Instructions for the task: Would you return all of this data exactly, leaving nothing out?

-- START OF Data shown --

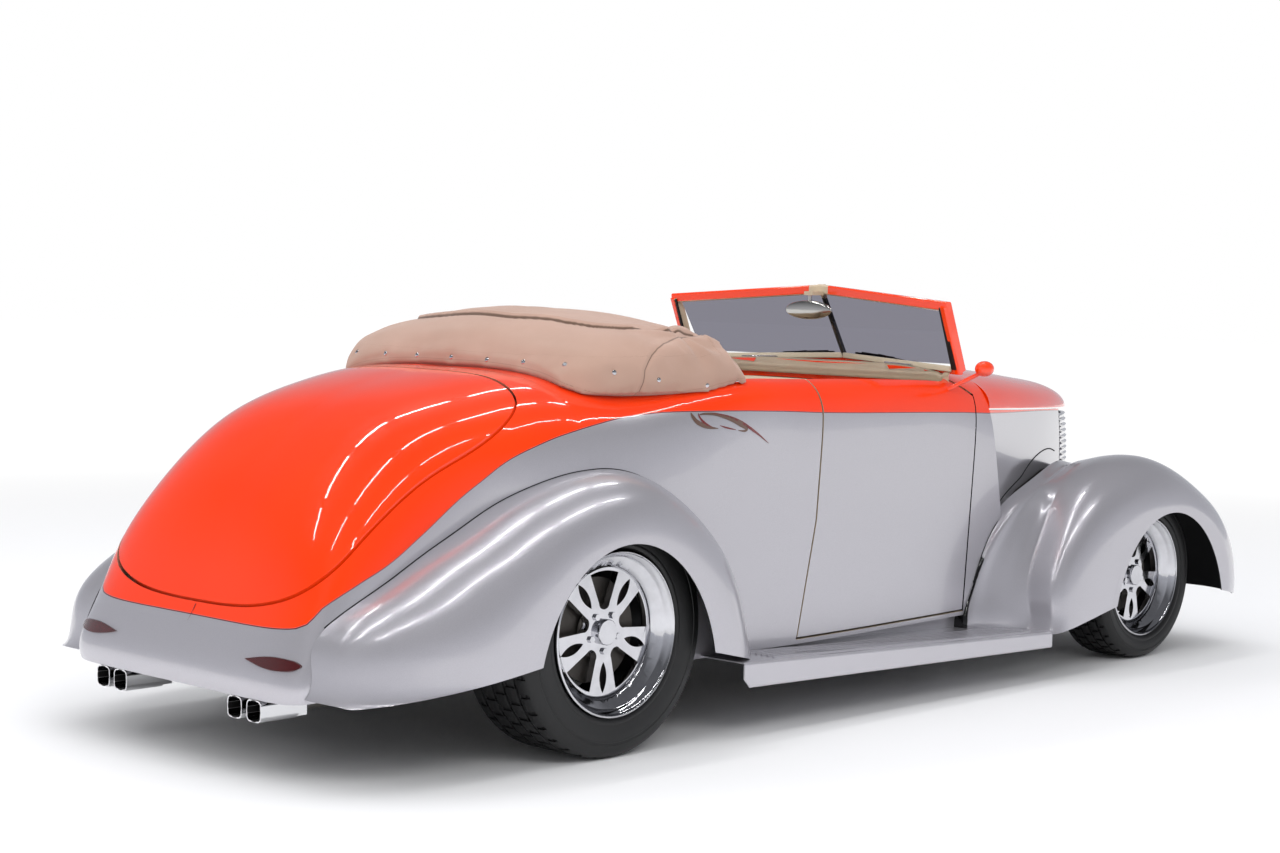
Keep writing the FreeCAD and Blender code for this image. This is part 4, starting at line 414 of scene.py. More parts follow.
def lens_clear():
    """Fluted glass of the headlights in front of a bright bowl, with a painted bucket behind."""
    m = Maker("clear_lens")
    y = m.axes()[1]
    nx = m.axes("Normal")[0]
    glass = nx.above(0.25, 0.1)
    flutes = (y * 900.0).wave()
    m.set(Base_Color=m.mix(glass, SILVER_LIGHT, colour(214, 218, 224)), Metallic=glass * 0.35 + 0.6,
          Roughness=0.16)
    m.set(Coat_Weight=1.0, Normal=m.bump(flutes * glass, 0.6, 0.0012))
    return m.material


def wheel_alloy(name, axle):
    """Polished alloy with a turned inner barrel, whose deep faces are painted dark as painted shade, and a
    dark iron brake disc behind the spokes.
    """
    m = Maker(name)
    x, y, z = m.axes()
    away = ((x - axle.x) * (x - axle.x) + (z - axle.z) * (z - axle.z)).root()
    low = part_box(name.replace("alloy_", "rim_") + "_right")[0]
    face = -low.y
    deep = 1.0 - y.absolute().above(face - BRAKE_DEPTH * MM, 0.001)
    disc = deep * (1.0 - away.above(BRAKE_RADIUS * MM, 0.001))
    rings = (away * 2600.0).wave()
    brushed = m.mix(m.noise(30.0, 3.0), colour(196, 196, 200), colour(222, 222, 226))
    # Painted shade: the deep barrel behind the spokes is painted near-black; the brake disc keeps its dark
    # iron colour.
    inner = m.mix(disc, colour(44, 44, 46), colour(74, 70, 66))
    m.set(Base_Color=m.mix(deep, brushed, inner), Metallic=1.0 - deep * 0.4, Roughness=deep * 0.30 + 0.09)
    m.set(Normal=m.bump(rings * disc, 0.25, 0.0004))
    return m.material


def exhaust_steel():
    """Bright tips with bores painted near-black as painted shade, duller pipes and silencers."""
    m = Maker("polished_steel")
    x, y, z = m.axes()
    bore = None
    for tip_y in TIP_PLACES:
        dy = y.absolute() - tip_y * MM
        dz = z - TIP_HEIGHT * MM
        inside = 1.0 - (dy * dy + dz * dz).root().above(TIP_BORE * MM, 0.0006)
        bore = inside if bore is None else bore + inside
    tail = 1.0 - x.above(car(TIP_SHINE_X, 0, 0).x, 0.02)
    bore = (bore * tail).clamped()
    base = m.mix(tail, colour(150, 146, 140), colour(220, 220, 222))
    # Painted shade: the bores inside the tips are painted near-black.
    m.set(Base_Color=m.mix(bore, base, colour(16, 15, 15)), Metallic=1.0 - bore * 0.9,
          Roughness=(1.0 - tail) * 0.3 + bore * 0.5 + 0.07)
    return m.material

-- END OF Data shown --

Problem solution:
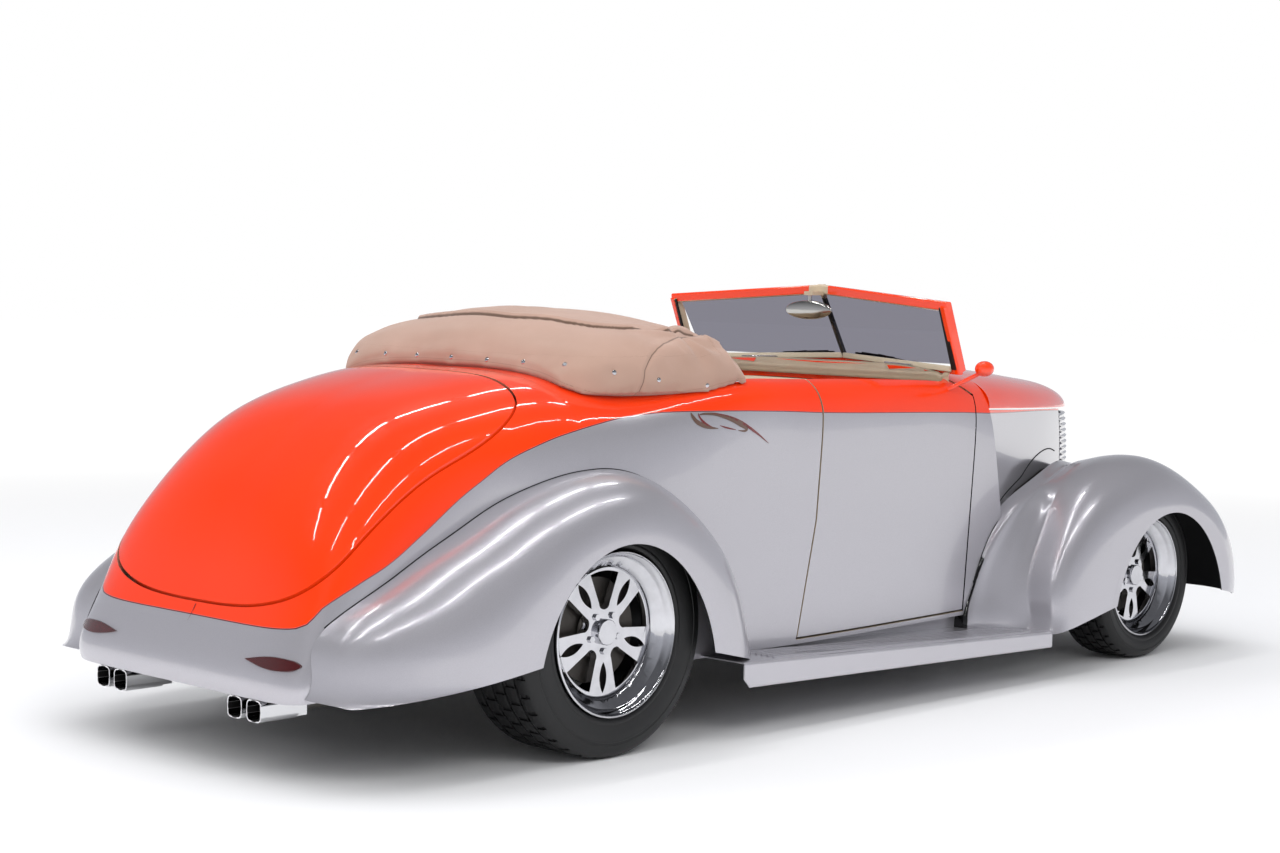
Keep writing the FreeCAD and Blender code for this image. This is part 4, starting at line 414 of scene.py. More parts follow.
def lens_clear():
    """Fluted glass of the headlights in front of a bright bowl, with a painted bucket behind."""
    m = Maker("clear_lens")
    y = m.axes()[1]
    nx = m.axes("Normal")[0]
    glass = nx.above(0.25, 0.1)
    flutes = (y * 900.0).wave()
    m.set(Base_Color=m.mix(glass, SILVER_LIGHT, colour(214, 218, 224)), Metallic=glass * 0.35 + 0.6,
          Roughness=0.16)
    m.set(Coat_Weight=1.0, Normal=m.bump(flutes * glass, 0.6, 0.0012))
    return m.material


def wheel_alloy(name, axle):
    """Polished alloy with a turned inner barrel, whose deep faces are painted dark as painted shade, and a
    dark iron brake disc behind the spokes.
    """
    m = Maker(name)
    x, y, z = m.axes()
    away = ((x - axle.x) * (x - axle.x) + (z - axle.z) * (z - axle.z)).root()
    low = part_box(name.replace("alloy_", "rim_") + "_right")[0]
    face = -low.y
    deep = 1.0 - y.absolute().above(face - BRAKE_DEPTH * MM, 0.001)
    disc = deep * (1.0 - away.above(BRAKE_RADIUS * MM, 0.001))
    rings = (away * 2600.0).wave()
    brushed = m.mix(m.noise(30.0, 3.0), colour(196, 196, 200), colour(222, 222, 226))
    # Painted shade: the deep barrel behind the spokes is painted near-black; the brake disc keeps its dark
    # iron colour.
    inner = m.mix(disc, colour(44, 44, 46), colour(74, 70, 66))
    m.set(Base_Color=m.mix(deep, brushed, inner), Metallic=1.0 - deep * 0.4, Roughness=deep * 0.30 + 0.09)
    m.set(Normal=m.bump(rings * disc, 0.25, 0.0004))
    return m.material


def exhaust_steel():
    """Bright tips with bores painted near-black as painted shade, duller pipes and silencers."""
    m = Maker("polished_steel")
    x, y, z = m.axes()
    bore = None
    for tip_y in TIP_PLACES:
        dy = y.absolute() - tip_y * MM
        dz = z - TIP_HEIGHT * MM
        inside = 1.0 - (dy * dy + dz * dz).root().above(TIP_BORE * MM, 0.0006)
        bore = inside if bore is None else bore + inside
    tail = 1.0 - x.above(car(TIP_SHINE_X, 0, 0).x, 0.02)
    bore = (bore * tail).clamped()
    base = m.mix(tail, colour(150, 146, 140), colour(220, 220, 222))
    # Painted shade: the bores inside the tips are painted near-black.
    m.set(Base_Color=m.mix(bore, base, colour(16, 15, 15)), Metallic=1.0 - bore * 0.9,
          Roughness=(1.0 - tail) * 0.3 + bore * 0.5 + 0.07)
    return m.material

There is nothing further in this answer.